Predicate Information (identified by operation id):
---------------------------------------------------

2 - filter("CTXSYS"."CONTAINS"("TEXT",'procedure',1)>0)
3 - access("AUTHOR"='XDB')

Note
-----
- dynamic sampling used for this statement


Statistics
----------------------------------------------------------
9 recursive calls
0 db block gets
223 consistent gets
0 physical reads
0 redo size
1454 bytes sent via SQL*Net to client
372 bytes received via SQL*Net from client
4 SQL*Net roundtrips to/from client
1 sorts (memory)
0 sorts (disk)
37 rows processed
Though a bit better, it just really went the other way around this time. We are now fetching all books written by XDB and then passing each book to Oracle Text for filtering.

The problem

As long as one of your structured/ustructured predicates have a good selectivity, the search using only either of indexes will produce good results, there is not much to post-filter, after all. However, if both predicates are selective only when applied together, you need something else to speed the things up. Indexes combined through BITMAP AND can produce some improvements:
SQL> select author, title, published
2 from books
3 where contains(text, 'procedure', 1) > 0
4 and author='XDB'
5 order by score(1) desc;

37 rows selected.


Execution Plan
----------------------------------------------------------
Plan hash value: 3589384316

----------------------------------------------------------------------------------------------------
| Id | Operation | Name | Rows | Bytes | Cost (%CPU)| Time |
----------------------------------------------------------------------------------------------------
| 0 | SELECT STATEMENT | | 47 | 96679 | 17 (6)| 00:00:01 |
| 1 | SORT ORDER BY | | 47 | 96679 | 17 (6)| 00:00:01 |
| 2 | TABLE ACCESS BY INDEX ROWID | BOOKS | 47 | 96679 | 16 (0)| 00:00:01 |
| 3 | BITMAP CONVERSION TO ROWIDS | | | | | |
| 4 | BITMAP AND | | | | | |
| 5 | BITMAP CONVERSION FROM ROWIDS| | | | | |
|* 6 | INDEX RANGE SCAN | I_BOOKS_AUTHOR | | | 1 (0)| 00:00:01 |
| 7 | BITMAP CONVERSION FROM ROWIDS| | | | | |
| 8 | SORT ORDER BY | | | | | |
|* 9 | DOMAIN INDEX | CTX_BOOKS_TEXT | | | 12 (0)| 00:00:01 |
----------------------------------------------------------------------------------------------------

Predicate Information (identified by operation id):
---------------------------------------------------

6 - access("AUTHOR"='XDB')
9 - access("CTXSYS"."CONTAINS"("TEXT",'procedure',1)>0)

Note
-----
- dynamic sampling used for this statement


Statistics
----------------------------------------------------------
13 recursive calls
0 db block gets
57 consistent gets
0 physical reads
0 redo size
1454 bytes sent via SQL*Net to client
372 bytes received via SQL*Net from client
4 SQL*Net roundtrips to/from client
2 sorts (memory)
0 sorts (disk)
37 rows processed
We are down to only 57 LIOs. However, the entire thing still requires us to fetch all relevant rowids from both indexes followed by a merge. On huge document sets each step may output quite a bit of data and require substantial processing resources.

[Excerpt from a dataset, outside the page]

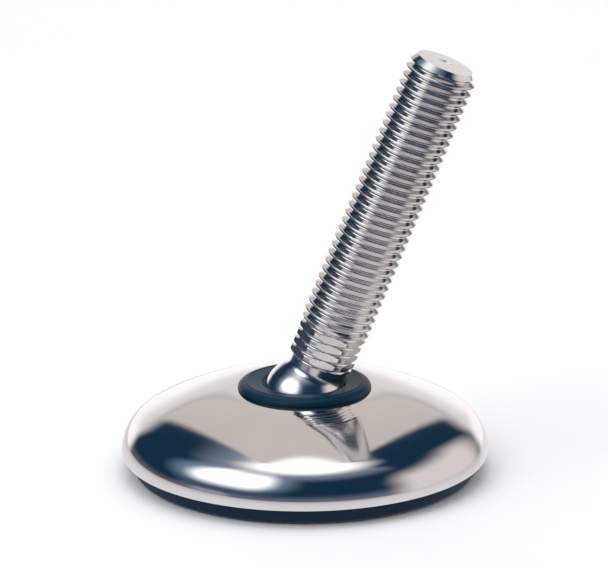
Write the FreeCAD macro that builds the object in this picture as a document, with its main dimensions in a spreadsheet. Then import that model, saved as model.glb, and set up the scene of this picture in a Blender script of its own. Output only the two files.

The new filter option in 11G

11G's Oracle Text allows you to specify structured data columns in a filter section while creating Oracle Text indexes:
SQL> CREATE INDEX ctx_books_text
2 ON books (text)
3 INDEXTYPE IS CTXSYS.CONTEXT
4 FILTER BY author
5 PARAMETERS('filter ctxsys.null_filter lexer books_lexer memory 64m');

Index created.
Let's see how the search will look like now:
SQL> select author, title, published
2 from books
3 where contains(text, 'procedure') > 0
4 and author='XDB';

37 rows selected.


Execution Plan
----------------------------------------------------------
Plan hash value: 2443340341

----------------------------------------------------------------------------------------------
| Id | Operation | Name | Rows | Bytes | Cost (%CPU)| Time |
----------------------------------------------------------------------------------------------
| 0 | SELECT STATEMENT | | 47 | 96679 | 11 (0)| 00:00:01 |
| 1 | TABLE ACCESS BY INDEX ROWID| BOOKS | 47 | 96679 | 11 (0)| 00:00:01 |
|* 2 | DOMAIN INDEX | CTX_BOOKS_TEXT | | | 8 (0)| 00:00:01 |
----------------------------------------------------------------------------------------------

Predicate Information (identified by operation id):
---------------------------------------------------

2 - access("CTXSYS"."CONTAINS"("TEXT",'procedure')>0)
filter("AUTHOR"='XDB')

Note
-----
- dynamic sampling used for this statement


Statistics
----------------------------------------------------------
13 recursive calls
0 db block gets
48 consistent gets
0 physical reads
0 redo size
1357 bytes sent via SQL*Net to client
372 bytes received via SQL*Net from client
4 SQL*Net roundtrips to/from client
0 sorts (memory)
0 sorts (disk)
37 rows processed
Note only 48 LIOs. While it may not be a solid improvement over merged indexes example, the important point here is that Oracle was able to get all required data from a context index alone.

What about 10G?

There is no filter option for context indexes in 10G, however, that doesn't mean that there is nothing you could do to help you facilitate your mixed structured and unstructured data searches. I'll blog about what could be done in 10G next time which, by the way, can be applied to 11G as well.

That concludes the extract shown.